Injuries by event type

ggplot(data=top10_pophealth, aes(x=reorder(EVTYPE,-INJURIES), y=INJURIES, fill=rainbow(10))) + 
    geom_bar(stat="identity") + 
    xlab("Event type") + 
    ylab("Total injuries") + 
    ggtitle("Injuries By Event Type") +
    theme(axis.text.x = element_text(angle = 45, hjust = 1), legend.position="none", plot.title = element_text(hjust = 0.5)) 

Fatalities by event type

ggplot(data=top10_pophealth, aes(x=reorder(EVTYPE,-FATALITIES), y=FATALITIES, fill=rainbow(10))) + 
    geom_bar(stat="identity") + 
    xlab("Event type") + 
    ylab("Total fatalities") + 
    ggtitle("Fatalities By Event Type") +
    theme(axis.text.x = element_text(angle = 45, hjust = 1), legend.position="none", plot.title = element_text(hjust = 0.5)) 

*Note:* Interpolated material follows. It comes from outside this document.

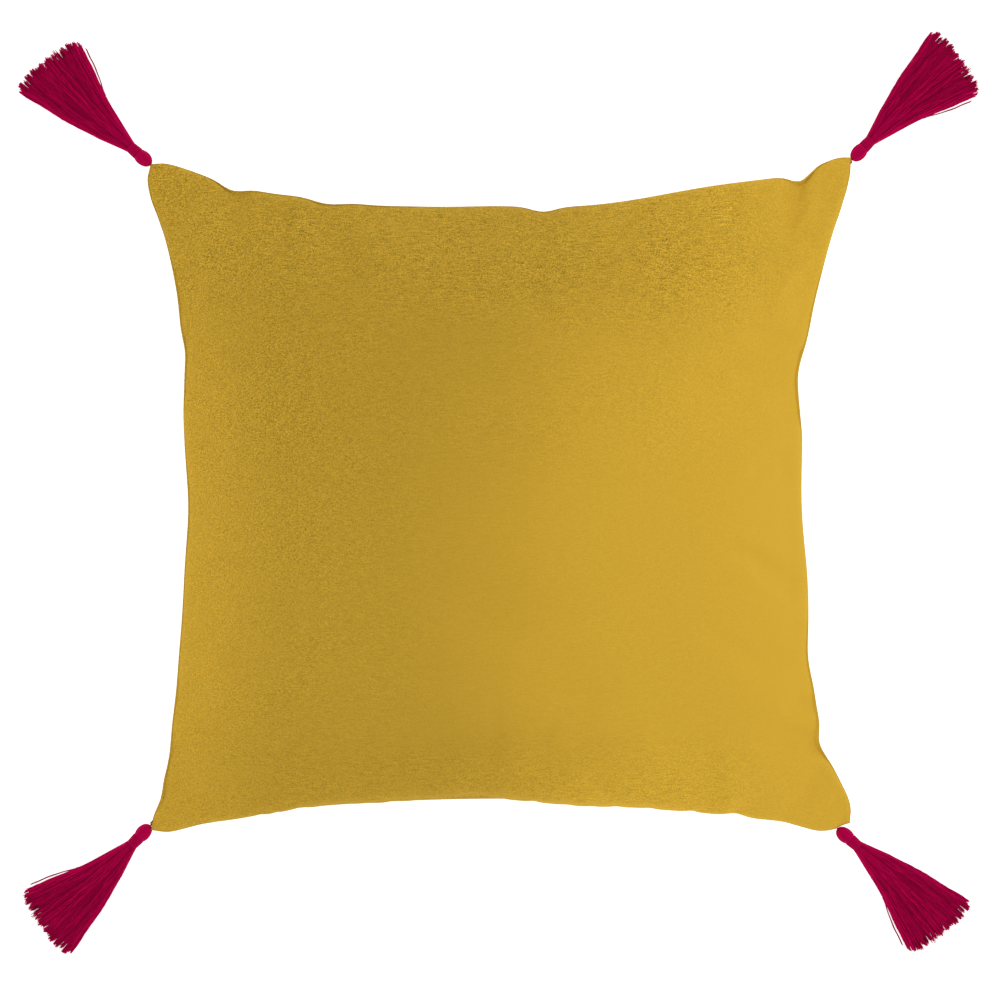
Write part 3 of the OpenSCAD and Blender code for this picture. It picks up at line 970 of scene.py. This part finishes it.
def hang(points, corner):
    """Moves points from the tassel's own space to its corner, leaning down."""
    _, bar, ahead, left = corner_places(corner)
    along = ahead * math.cos(lean) - np.array((0, 0, math.sin(lean)))
    up = ahead * math.sin(lean) + np.array((0, 0, math.cos(lean)))
    bent = points.copy()
    bent[:, 1] += TURN * np.minimum(points[:, 0], SKIRT_X)
    return bar + bent @ np.stack([along, left, up])


print("lean", round(math.degrees(lean), 1), "degrees")

# %% [markdown]
# The head is yarn folded over, so its strands run from the fold down over a stuffed bulb. Tubes along
# the bulb's meridians, turned slightly, give that, over a plain core that closes the gaps.

# %% Head: meridian strands over a bulb
HEAD_STRANDS, YARN_R = 46, 0.36
EYE_PATH_R, EYE_YARN_R = 0.85, 0.24
TOP_TURN = math.acos((NECK_R - 0.2) / HEAD_R)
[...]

Economic damages by event type

ggplot(data=top10_economic, aes(x=reorder(EVTYPE,-economic), y=economic, fill=rainbow(10))) + 
    geom_bar(stat="identity") + 
    xlab("Event type") + 
    ylab("Total economic losses") + 
    ggtitle("Economic losses By Event Type") +
    theme(axis.text.x = element_text(angle = 45, hjust = 1), legend.position="none", plot.title = element_text(hjust = 0.5))